Work instructions: Restate the entire listing word for word.

# Entries supplied start

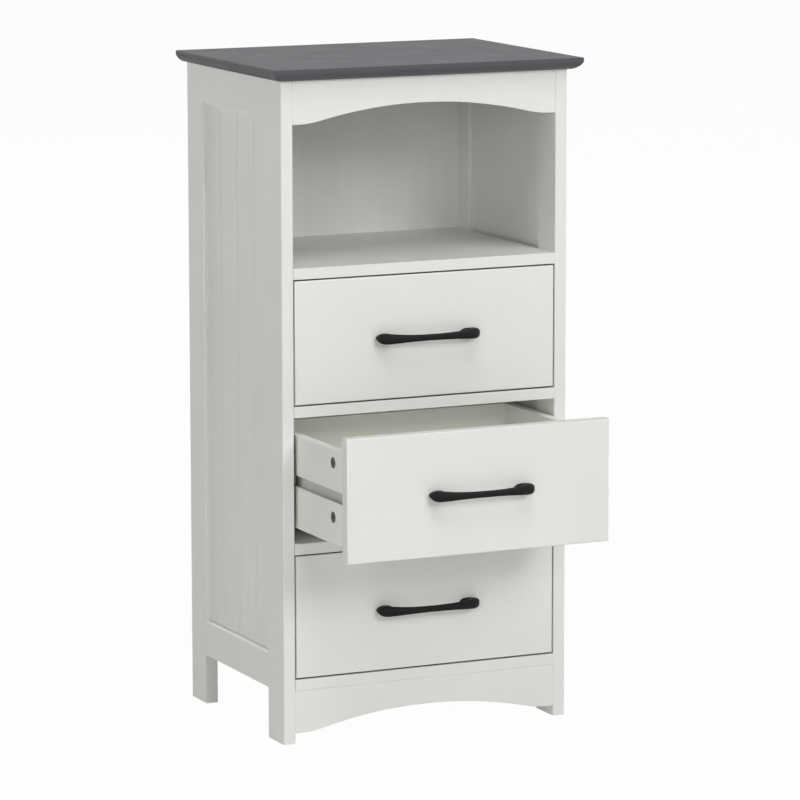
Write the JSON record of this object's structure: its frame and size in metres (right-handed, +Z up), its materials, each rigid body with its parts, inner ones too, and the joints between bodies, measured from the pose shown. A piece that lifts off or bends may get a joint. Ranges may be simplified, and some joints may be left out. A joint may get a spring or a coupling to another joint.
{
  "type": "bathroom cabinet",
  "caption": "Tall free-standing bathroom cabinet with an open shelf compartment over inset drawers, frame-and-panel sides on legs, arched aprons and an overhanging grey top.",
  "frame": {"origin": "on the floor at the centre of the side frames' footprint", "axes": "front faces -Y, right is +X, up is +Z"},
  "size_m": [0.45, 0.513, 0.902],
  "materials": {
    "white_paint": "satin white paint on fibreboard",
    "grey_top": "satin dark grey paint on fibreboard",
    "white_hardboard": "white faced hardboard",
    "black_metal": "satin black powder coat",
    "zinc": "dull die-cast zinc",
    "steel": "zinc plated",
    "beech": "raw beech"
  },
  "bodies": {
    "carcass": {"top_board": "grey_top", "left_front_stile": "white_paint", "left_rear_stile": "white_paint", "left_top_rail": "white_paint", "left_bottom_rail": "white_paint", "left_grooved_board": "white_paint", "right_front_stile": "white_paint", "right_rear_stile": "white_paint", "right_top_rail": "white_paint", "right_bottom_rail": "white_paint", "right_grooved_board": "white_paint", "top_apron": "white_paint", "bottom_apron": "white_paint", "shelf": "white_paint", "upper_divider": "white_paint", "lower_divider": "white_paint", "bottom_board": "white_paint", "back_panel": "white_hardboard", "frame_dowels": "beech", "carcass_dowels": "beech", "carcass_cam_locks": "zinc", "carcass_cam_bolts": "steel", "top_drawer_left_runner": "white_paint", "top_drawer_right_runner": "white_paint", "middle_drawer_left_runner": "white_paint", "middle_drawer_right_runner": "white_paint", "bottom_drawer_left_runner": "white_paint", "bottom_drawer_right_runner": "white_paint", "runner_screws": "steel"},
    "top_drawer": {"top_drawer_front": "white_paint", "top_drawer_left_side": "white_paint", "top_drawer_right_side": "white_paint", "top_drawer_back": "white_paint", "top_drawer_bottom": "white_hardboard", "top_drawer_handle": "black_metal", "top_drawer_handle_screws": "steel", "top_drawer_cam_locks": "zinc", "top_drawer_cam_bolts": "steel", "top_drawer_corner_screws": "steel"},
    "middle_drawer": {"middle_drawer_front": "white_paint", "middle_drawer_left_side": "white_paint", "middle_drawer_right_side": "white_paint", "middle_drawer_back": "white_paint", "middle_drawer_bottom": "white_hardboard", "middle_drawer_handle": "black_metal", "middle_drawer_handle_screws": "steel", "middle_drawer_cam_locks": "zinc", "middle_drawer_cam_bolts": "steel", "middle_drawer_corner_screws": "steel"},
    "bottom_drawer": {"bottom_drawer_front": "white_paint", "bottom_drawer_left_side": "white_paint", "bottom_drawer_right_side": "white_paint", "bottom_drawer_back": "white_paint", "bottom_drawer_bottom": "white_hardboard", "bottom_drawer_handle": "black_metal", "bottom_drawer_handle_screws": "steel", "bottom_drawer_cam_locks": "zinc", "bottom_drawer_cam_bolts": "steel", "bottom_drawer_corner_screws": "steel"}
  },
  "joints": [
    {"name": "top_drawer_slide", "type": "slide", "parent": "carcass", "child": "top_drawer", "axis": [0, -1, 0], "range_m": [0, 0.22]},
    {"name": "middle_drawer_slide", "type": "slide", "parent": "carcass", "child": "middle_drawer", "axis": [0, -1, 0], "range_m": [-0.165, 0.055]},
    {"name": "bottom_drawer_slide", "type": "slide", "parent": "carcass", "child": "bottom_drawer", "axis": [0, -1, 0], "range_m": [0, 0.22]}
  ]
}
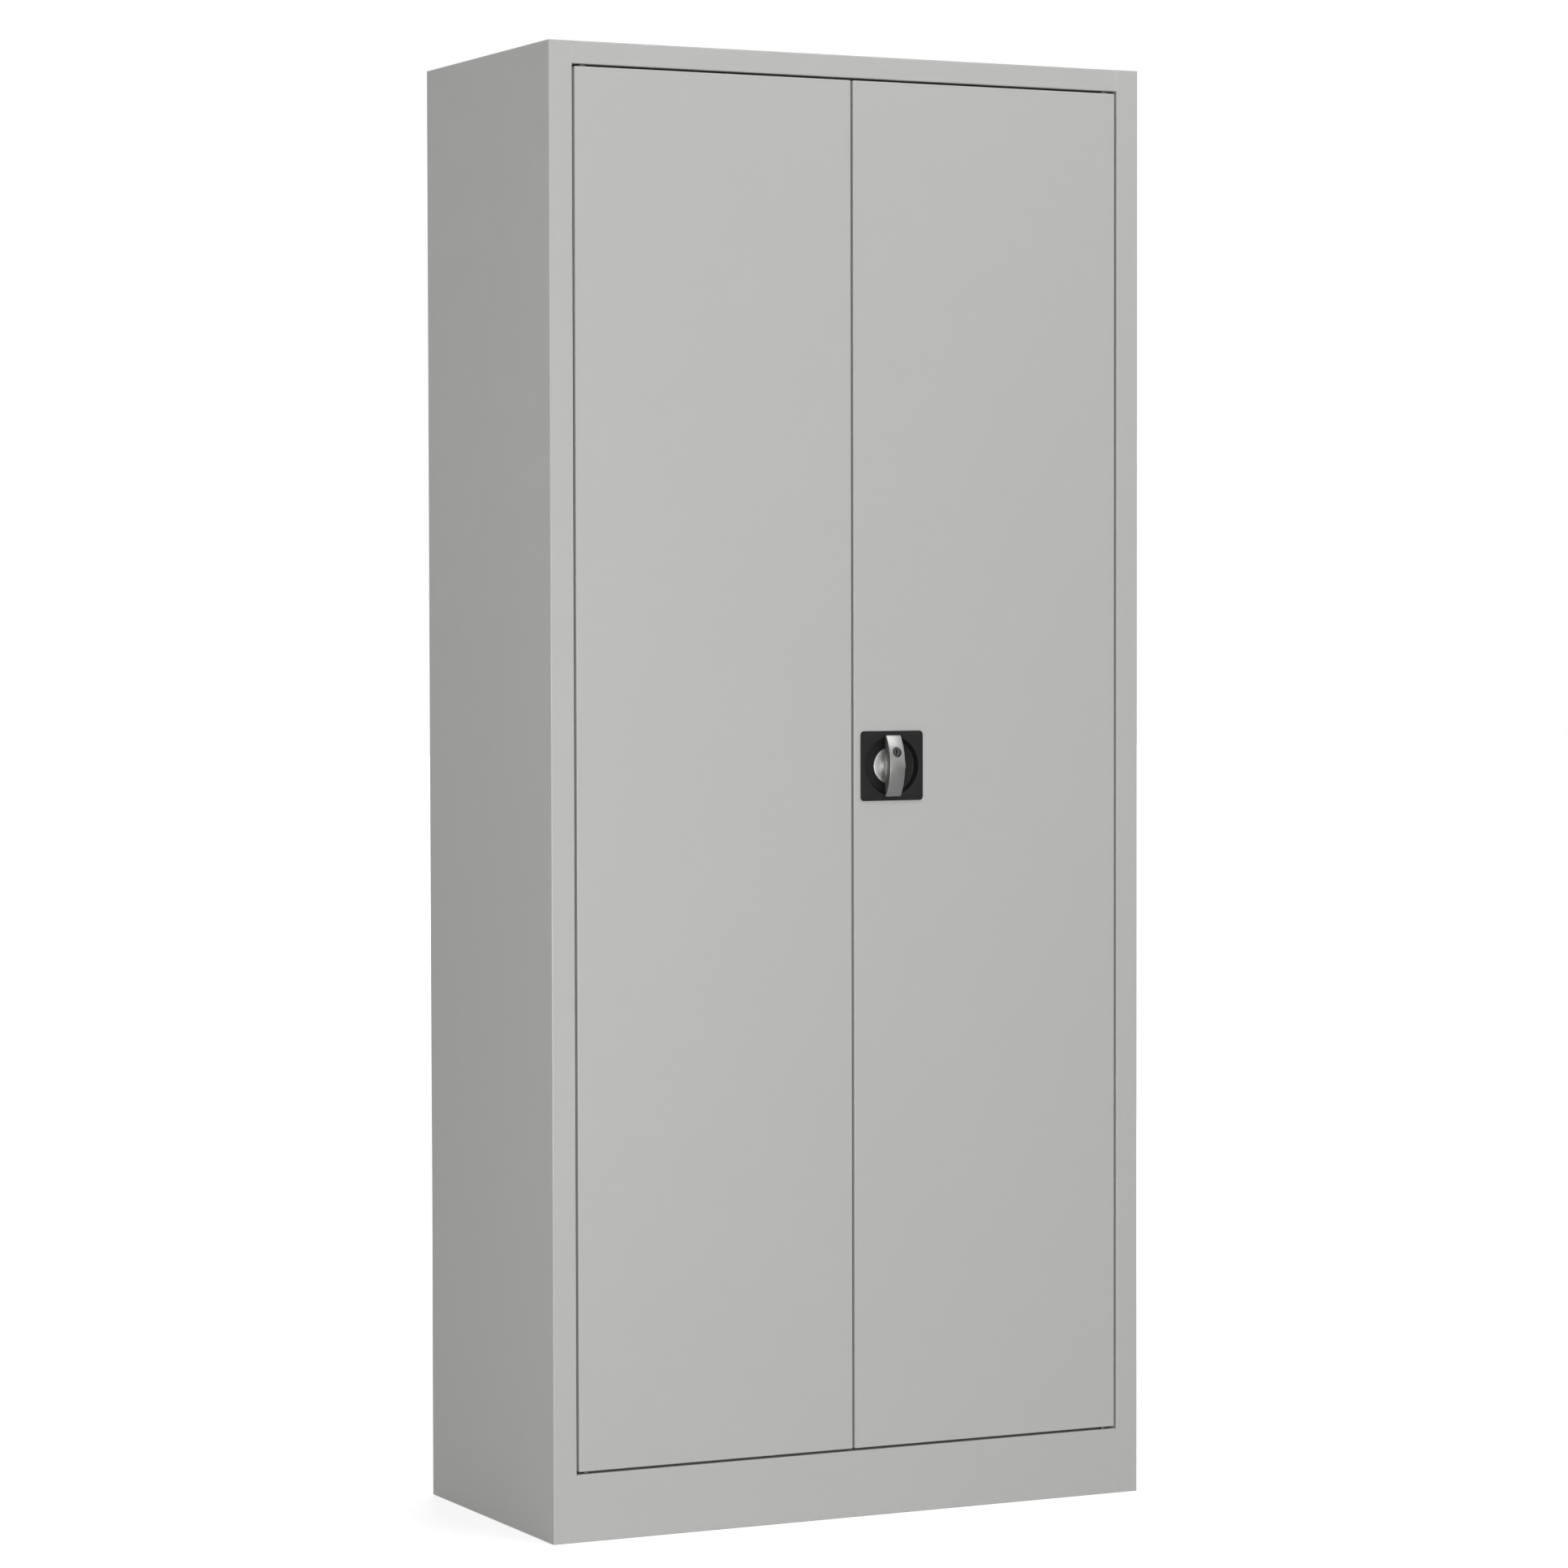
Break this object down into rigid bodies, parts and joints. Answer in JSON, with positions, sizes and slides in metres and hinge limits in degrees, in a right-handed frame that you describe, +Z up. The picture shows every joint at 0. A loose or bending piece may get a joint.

# Entries supplied end

Exercise response:
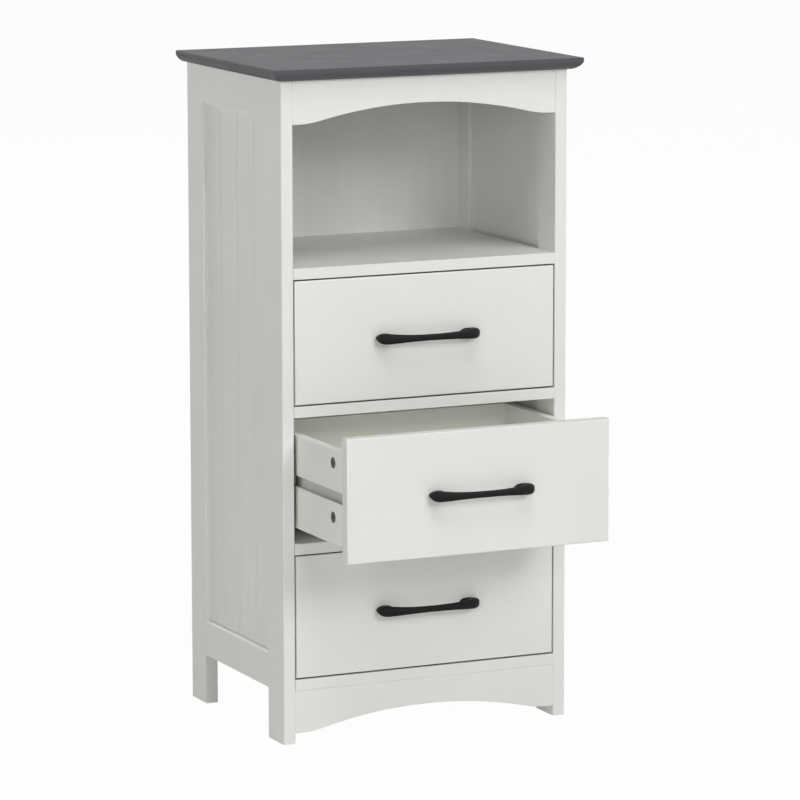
Write the JSON record of this object's structure: its frame and size in metres (right-handed, +Z up), its materials, each rigid body with its parts, inner ones too, and the joints between bodies, measured from the pose shown. A piece that lifts off or bends may get a joint. Ranges may be simplified, and some joints may be left out. A joint may get a spring or a coupling to another joint.
{
  "type": "bathroom cabinet",
  "caption": "Tall free-standing bathroom cabinet with an open shelf compartment over inset drawers, frame-and-panel sides on legs, arched aprons and an overhanging grey top.",
  "frame": {"origin": "on the floor at the centre of the side frames' footprint", "axes": "front faces -Y, right is +X, up is +Z"},
  "size_m": [0.45, 0.513, 0.902],
  "materials": {
    "white_paint": "satin white paint on fibreboard",
    "grey_top": "satin dark grey paint on fibreboard",
    "white_hardboard": "white faced hardboard",
    "black_metal": "satin black powder coat",
    "zinc": "dull die-cast zinc",
    "steel": "zinc plated",
    "beech": "raw beech"
  },
  "bodies": {
    "carcass": {"top_board": "grey_top", "left_front_stile": "white_paint", "left_rear_stile": "white_paint", "left_top_rail": "white_paint", "left_bottom_rail": "white_paint", "left_grooved_board": "white_paint", "right_front_stile": "white_paint", "right_rear_stile": "white_paint", "right_top_rail": "white_paint", "right_bottom_rail": "white_paint", "right_grooved_board": "white_paint", "top_apron": "white_paint", "bottom_apron": "white_paint", "shelf": "white_paint", "upper_divider": "white_paint", "lower_divider": "white_paint", "bottom_board": "white_paint", "back_panel": "white_hardboard", "frame_dowels": "beech", "carcass_dowels": "beech", "carcass_cam_locks": "zinc", "carcass_cam_bolts": "steel", "top_drawer_left_runner": "white_paint", "top_drawer_right_runner": "white_paint", "middle_drawer_left_runner": "white_paint", "middle_drawer_right_runner": "white_paint", "bottom_drawer_left_runner": "white_paint", "bottom_drawer_right_runner": "white_paint", "runner_screws": "steel"},
    "top_drawer": {"top_drawer_front": "white_paint", "top_drawer_left_side": "white_paint", "top_drawer_right_side": "white_paint", "top_drawer_back": "white_paint", "top_drawer_bottom": "white_hardboard", "top_drawer_handle": "black_metal", "top_drawer_handle_screws": "steel", "top_drawer_cam_locks": "zinc", "top_drawer_cam_bolts": "steel", "top_drawer_corner_screws": "steel"},
    "middle_drawer": {"middle_drawer_front": "white_paint", "middle_drawer_left_side": "white_paint", "middle_drawer_right_side": "white_paint", "middle_drawer_back": "white_paint", "middle_drawer_bottom": "white_hardboard", "middle_drawer_handle": "black_metal", "middle_drawer_handle_screws": "steel", "middle_drawer_cam_locks": "zinc", "middle_drawer_cam_bolts": "steel", "middle_drawer_corner_screws": "steel"},
    "bottom_drawer": {"bottom_drawer_front": "white_paint", "bottom_drawer_left_side": "white_paint", "bottom_drawer_right_side": "white_paint", "bottom_drawer_back": "white_paint", "bottom_drawer_bottom": "white_hardboard", "bottom_drawer_handle": "black_metal", "bottom_drawer_handle_screws": "steel", "bottom_drawer_cam_locks": "zinc", "bottom_drawer_cam_bolts": "steel", "bottom_drawer_corner_screws": "steel"}
  },
  "joints": [
    {"name": "top_drawer_slide", "type": "slide", "parent": "carcass", "child": "top_drawer", "axis": [0, -1, 0], "range_m": [0, 0.22]},
    {"name": "middle_drawer_slide", "type": "slide", "parent": "carcass", "child": "middle_drawer", "axis": [0, -1, 0], "range_m": [-0.165, 0.055]},
    {"name": "bottom_drawer_slide", "type": "slide", "parent": "carcass", "child": "bottom_drawer", "axis": [0, -1, 0], "range_m": [0, 0.22]}
  ]
}
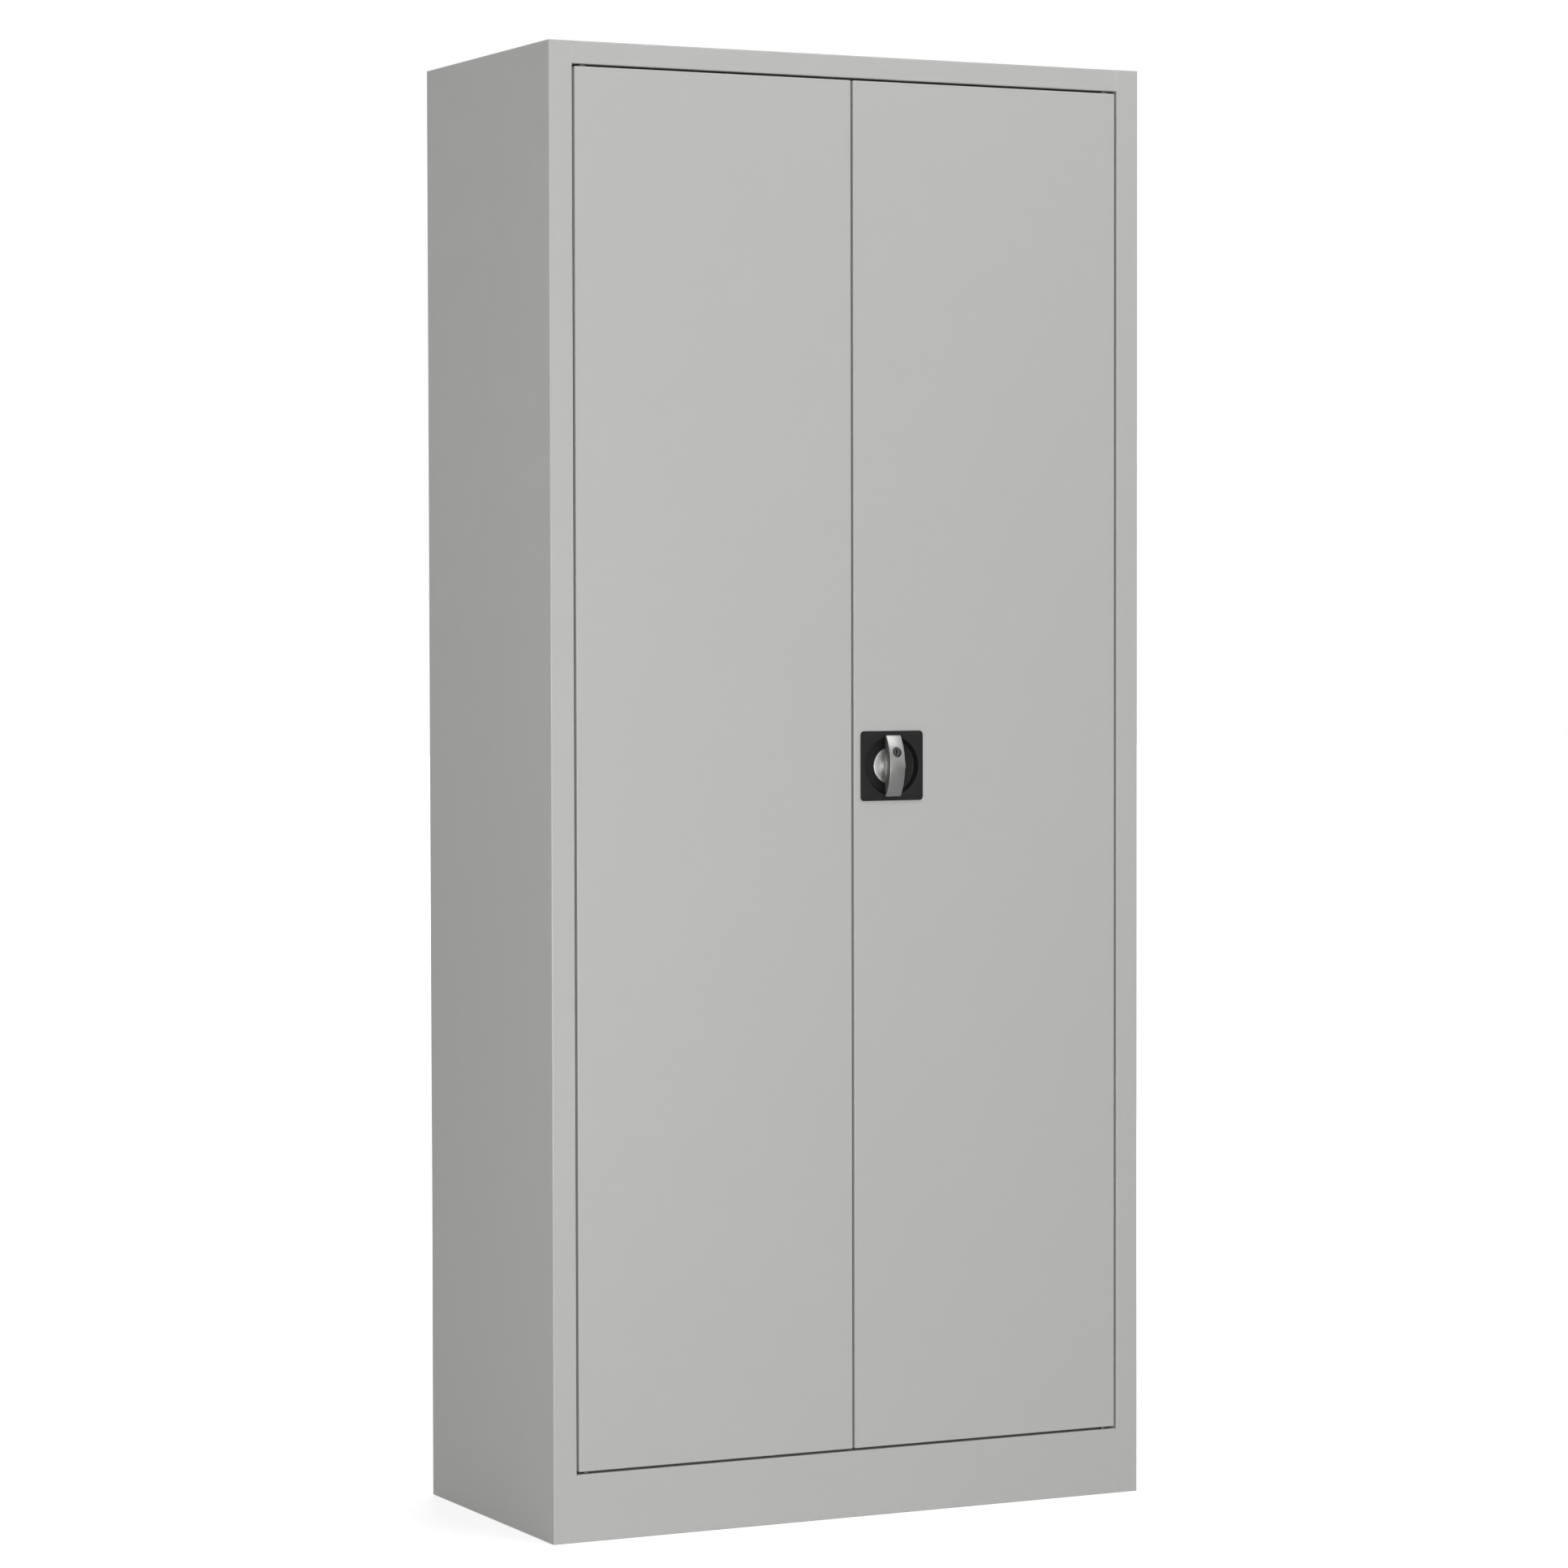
Break this object down into rigid bodies, parts and joints. Answer in JSON, with positions, sizes and slides in metres and hinge limits in degrees, in a right-handed frame that you describe, +Z up. The picture shows every joint at 0. A loose or bending piece may get a joint.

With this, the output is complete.